→ RECORDED INFORMATION
::::::::

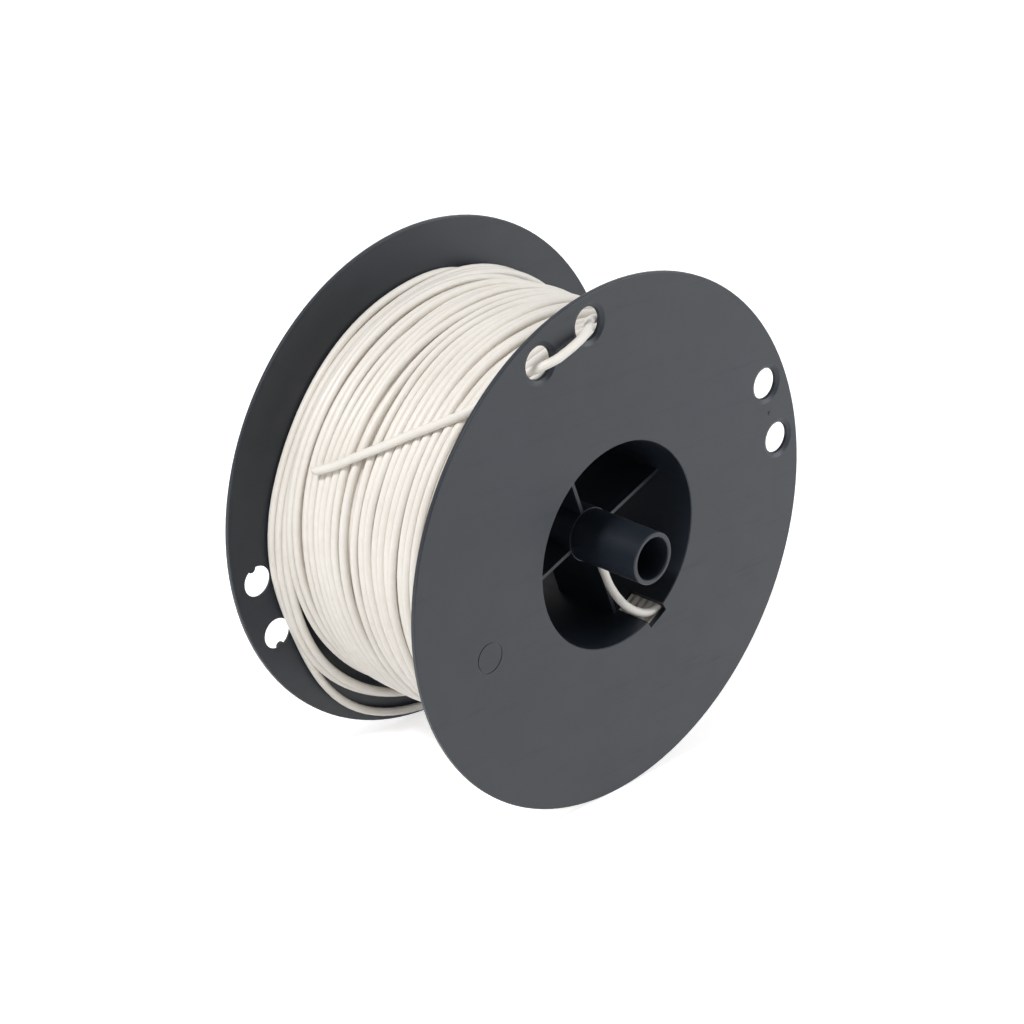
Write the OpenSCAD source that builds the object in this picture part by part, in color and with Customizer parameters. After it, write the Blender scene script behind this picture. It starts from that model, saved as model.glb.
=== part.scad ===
// Plastic wire spool, full of single-core flexible wire.
// The spool turns on the Y axis. Its front flange faces -Y, and +Z is up.
// The origin is on the axle, midway between the flanges.
// Angles round the axle are counted from +X towards +Z, as seen from the front.

/* [Flanges] */
// Outside diameter of both flanges
flange_d = 200; // [199:1:204]
// Distance between the outer faces of the flanges
flange_span = 99.2; // [98:0.1:102]
// Thickness of a flange at its rim
rim_t = 1.8; // [1.5:0.1:2]
// Thickness of a flange at the barrel
root_t = 2.2; // [2.1:0.1:2.4]

/* [Barrel and hub] */
// Inside diameter of the barrel
barrel_bore_d = 78; // [77:0.5:78]
// Outside diameter of the barrel
barrel_d = 82; // [82:0.5:82.5]
// Diameter of the axle bore
axle_d = 16; // [15:0.1:16.4]
// Outside diameter of the hub tube at its tips
hub_tip_d = 19.6; // [19:0.1:20]
// How far the hub tube stands out of a flange's face
hub_reach = 16.2; // [8:0.1:20]
// Depth of the ribs' outer edges below a flange's face
rib_depth = 14.8; // [14.8:0.1:16]
// Thickness of a rib at its outer edge
rib_t = 1.4; // [1.2:0.1:1.6]
// Direction of the first of the four ribs
rib_angle = 22; // [20:1:23]

/* [Tie holes and start slot] */
// Narrowest diameter of a tie hole
tie_throat_d = 11.8; // [11.6:0.1:12]
// Diameter of a tie hole's countersunk mouth
tie_mouth_d = 15.6; // [15.2:0.1:16]
// Distance between the two holes of a pair
tie_gap = 25.1; // [24.8:0.1:25.4]
// Width of the start slot
slot_w = 9.4; // [9.4:0.1:10]
// Direction of the start slot
slot_angle = 301.4; // [301:0.1:302]

/* [Wire] */
// Outside diameter of the wire's insulation
wire_d = 3.2; // [2.8:0.1:3.2]
// Radius of the outer layer, to the middle of the wire
layer_r = 80.4; // [80:0.1:81]
// Loops in the outer layer
loops = 24; // [22:1:24]

/* [Hidden] */
$fn = 96;

plastic_color = "#53575f";
wire_color = "#ece7df";
copper_color = "#b8734a";

half_span = flange_span / 2;
flange_r = flange_d / 2;
bore_r = barrel_bore_d / 2;
barrel_r = barrel_d / 2;
axle_r = axle_d / 2;
hub_tip_r = hub_tip_d / 2;
tip_h = half_span + hub_reach;
rib_h = half_span - rib_depth;

rim_round = 0.4;
root_fillet = 1.2;
edge_break = 0.35;
cut = 1;

// The halves are alike. The rear one is turned over about a line at turn_angle.
turn_angle = 154.2;
// Directions of a half's two pairs of tie holes, and the radius that they lie at
pair_angles = [109.2, 19.2];
pair_r = 89.2;
// How deep a tie hole's straight throat lies below the flange's face
throat_deep = 1.45;
// The rear half's first pair has a small nib at each hole's far side: radius, place and height
nib_r = 1.7;
nib_at = [1.2, 6];
nib_h = 1;

// Lap joint between the halves: two tongues on each, in the other's two recesses
tongue_from = [turn_angle - 90, turn_angle + 90];
tongue_span = 90;
lap_len = 6;
lap_r = (bore_r + barrel_r) / 2;
lap_gap = 0.06;
bead_h = 4;
bead_size = 0.3;
// The ribs stop clear of the other half's tongues
rib_foot_h = 7;
rib_draft = 0.2;

collar_step = 0.3;
hub_draft = 0.15;

slot_outer_r = bore_r + 3.5;
slot_depth = 16.4;

// Moulded marks: a pip between the holes of a pair and a plain insert ring
pip_r = 1.2;
pip_h = 0.3;
pip_inset = 2.4;
ring_angle = 198.6;
ring_at_r = 68.5;
ring_r = 6;
ring_w = 0.6;
ring_deep = 0.2;

// Winding
wire_r = wire_d / 2;
core_r = 78;
core_end_h = half_span - root_t - 0.2;
core_bore_r = barrel_r + 0.1;
core_chamfer = 1.6;
rings_per_loop = 24;
turn_sides = 6;
tail_sides = 8;
front_end_angle = 75;
end_h = half_span - root_t - wire_r - 0.2;
pitch = 2 * end_h / loops;
// Slack in the loops nearest the rear flange, the rearmost first
slack = [14, 6, 4.5];
slack_angle = -100;
slack_half = 75;
// A new loop is counted where the slack doesn't reach
count_angle = 83;
dive_turn = 0.25;
dive_depth = 4.2;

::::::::

→ DIRECTIONS
Please write out the material word for word from its first line through the line holding "from the front.", including both, and no line past it.

→ RESULT BELOW
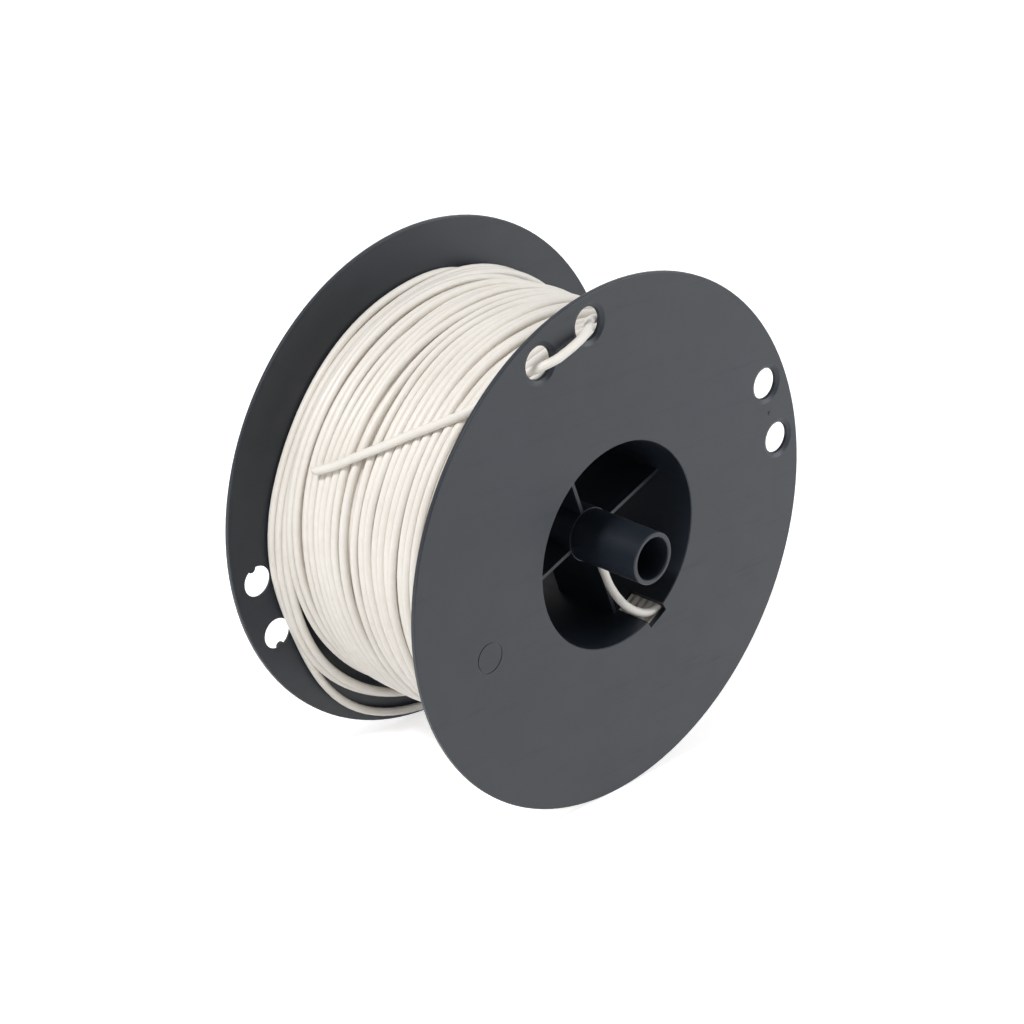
Write the OpenSCAD source that builds the object in this picture part by part, in color and with Customizer parameters. After it, write the Blender scene script behind this picture. It starts from that model, saved as model.glb.
=== part.scad ===
// Plastic wire spool, full of single-core flexible wire.
// The spool turns on the Y axis. Its front flange faces -Y, and +Z is up.
// The origin is on the axle, midway between the flanges.
// Angles round the axle are counted from +X towards +Z, as seen from the front.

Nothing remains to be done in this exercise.